Appeal from an order of the Supreme Court (Coccoma, J.), entered July 23, 2008 in Otsego County, which denied defendants’ motion for summary judgment dismissing the complaint.
While operating a vehicle owned by defendant Julia M. Terbush, defendant Wayne R. Terbush (hereinafter defendant) allegedly lost consciousness and collided with an oncoming car being driven by plaintiff Enan J. Karl. Plaintiffs thereafter brought this negligence action against defendants. Defendants then moved for summary judgment on the ground that the accident arose as a result of a sudden and unforeseeable medical emergency suffered by defendant. Supreme Court denied the motion, finding that issues of fact remained requiring a trial. We agree, and therefore affirm.

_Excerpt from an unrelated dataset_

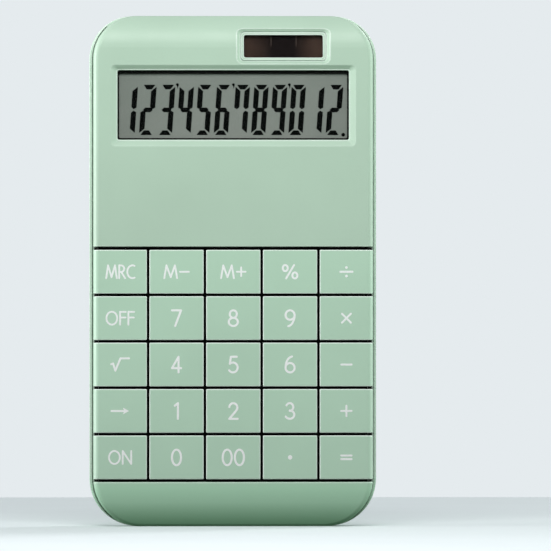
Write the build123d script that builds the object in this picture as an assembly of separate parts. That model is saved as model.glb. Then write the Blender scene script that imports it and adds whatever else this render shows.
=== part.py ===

“ ‘[A]n operator of an automobile who experiences a sudden medical emergency will not be chargeable with negligence provided that the medical emergency was unforeseen’ ” (State of New York v Susco, 245 AD2d 854, 855 [1997], quoting Thomas v Hulslander, 233 AD2d 567, 568 [1996]; see Hazelton v D.A. Lajeunesse Bldg. & Remodeling, Inc., 38 AD3d 1071, 1072 *1360[2007]). Here, defendant’s own testimony as well as his medical records established that, for the month preceding the accident, he experienced episodes of dizziness, lightheadedness and weakness which increased in frequency shortly before the accident. The evidence further established that defendant felt lightheaded on the day of the accident, including while driving his vehicle. Notably, the record lacks any evidence as to the severity of defendant’s lightheadedness while he was operating his vehicle or how long he continued to drive while experiencing these symptoms. Viewing this evidence in the light most favorable to plaintiffs and according them the benefit of every favorable inference that can be drawn therefrom (see Negri v Stop & Shop, 65 NY2d 625, 626 [1985]; Brown v Haylor, Freyer & Coon, Inc., 60 AD3d 1188, 1190 [2009]), we agree with Supreme Court that issues of fact remain as to whether defendant’s emergency was foreseeable (see Benamy v City of New York, 270 AD2d 183, 183 [2000]; McGinn v New York City Tr. Auth., 240 AD2d 378, 379 [1997]; Thomas v Hulslander, 233 AD2d at 568). Additionally, defendant’s inconsistent and conflicting statements during his deposition testimony concerning the symptoms he experienced prior to the accident necessitate a credibility determination to be resolved by a jury (see e.g. Casey v Ridge Assoc., 2 AD3d 1145, 1145 [2003]).
Cardona, EJ., Lahtinen, Kane and Garry, JJ., concur. Ordered that the order is affirmed, with costs.